“Il romanziere Stendhal ha scritto che in Europa ci sono due capitali, Parigi e Napoli. Solo un artista ottocentesco ha forgiato una carriera in entrambe: Vincenzo Gemito, ‘O scultore pazzo”. Comincia così il testo di Jackie Wullschlager sul Financial Times del 1 settembre 2020 dal titolo Gemito: obscure and exquisite (Gemito: oscuro e squisito) in cui ripercorre la carriera e le opere dell’artista napoletano, viste nell’esposizione di Parigi al Petit Palais nell’autunno 2019. L’enorme successo riscosso a Parigi, ha restituito alla sua legittima fama internazionale il grande artista di fine Ottocento e alla sua incomparabile abilità nel captare le anime, una delle maggiori sfide del ritratto, che va ben al di là della somiglianza.

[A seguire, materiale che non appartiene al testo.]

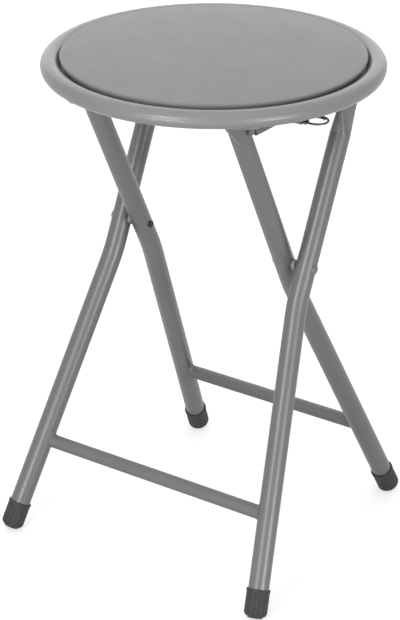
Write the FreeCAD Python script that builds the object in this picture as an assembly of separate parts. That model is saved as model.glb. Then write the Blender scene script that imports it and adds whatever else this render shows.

Il Financial Times annuncia la mostra di prossima apertura a Napoli al Museo e Real Bosco di Capodimonte: Gemito. Dalla scultura al disegno (10 settembre – 15 novembre 2020) a cura di Jean-Loup Champion, Maria Tamajo Contarini e Carmine Romano. L’esposizione a Napoli si concentrerà più sui due grandi amori della sua vita che sono stati anche le sue muse: la francese Mathilde Duffaud e la napoletana Anna Cutolo.
Gemito. Dalla scultura al disegno
La mostra Gemito è un progetto di Sylvain Bellenger, direttore del Museo e Real Bosco di Capodimonte e di Christophe Leribault, direttore del Petit Palais di Parigi, dove si è svolta la prima esposizione dal titolo Gemito. Le sculpteur de l’âme napolitaine (dal 15 ottobre 2019 al 26 gennaio 2020). L’enorme successo riscosso a Parigi, ha restituito alla sua legittima fama internazionale il grande artista di fine dell’Ottocento e alla sua incomparabile abilità nel captare le anime, una delle maggiori sfide del ritratto, che va ben al di là della somiglianza. La seconda esposizione a Napoli, nella città natale dell’artista, dal titolo Gemito. Dalla scultura al disegno (10 settembre-15 novembre 2020), a cura di Jean-Loup Champion, Maria Tamajo Contarini e Carmine Romano, invece, si concentrerà più sui due grandi amori della sua vita che sono stati anche le sue muse: la francese Mathilde Duffaud e la napoletana Anna Cutolo.
Gemito, da Parigi a Napoli
“Gemito, poco noto in Francia – afferma il direttore Bellenger – a Napoli assume le dimensioni di un mito, di una grande figura della leggenda, non nera e ossessiva come quella di Caravaggio, ma tenera, a cui i napoletani si sono affezionati. Un sentimento che nasce dall’ammirazione e dall’indulgenza verso il figliol prodigo, il ragazzo di strada. Gemito fu uno scugnizzo, il Gavroche dei francesi”.
“Gemito sculpteur de l’âme napolitaine” è stata la prima mostra dedicata a Gemito fuori dall’Italia dopo la morte dell’artista, il che può apparire sorprendente trattandosi di un uomo che aveva trovato la gloria proprio a Parigi, durante l’Esposizione universale del 1878, e che aveva stretto amicizia con i grandi artisti del tempo: Meissonnier ma anche Rodin.
“Con la mostra al Petit Palais, Gemito non ha cambiato volto, ma la sua figura è cresciuta, incontrando un’altra leggenda – continua Bellenger – La sua “nicchia” di scultore pittoresco e realista si è allargata, a beneficio non solo di una migliore comprensione della sua strategia artistica ma anche di una leggenda che, uscita dalle sue frontiere, ha spezzato il suo isolamento e ha assunto una forma più universale: quella dell’artista maledetto. La miseria, la gloria e la follia, tutti gli ingredienti che la nostra modernità è solita associare all’arte, sono in effetti riuniti in Gemito, che è entrato così nell’universo dei Camille Claudel, dei Van Gogh, degli Antonin Artaud, dei folli devastati o, al contrario, elevati dalla loro follia. Questa leggenda, a sua volta, non è certamente priva di conseguenze per il talento di un artista, ma ci ha permesso di rivalutare l’ultimo periodo della sua produzione, i suoi ultimi vent’anni di vita, in cui il disegno diventa scultura”.
La mostra che si apre a Capodimonte, “Gemito dalla scultura al disegno”, ha l’ambizione di riassumere le rivelazioni di quella parigina, organizzandole però diversamente intorno ai suoi esordi, ai busti, alla gloria, agli amori (la francese Mathilde e la napoletana Anna), alla follia e alle ultime opere.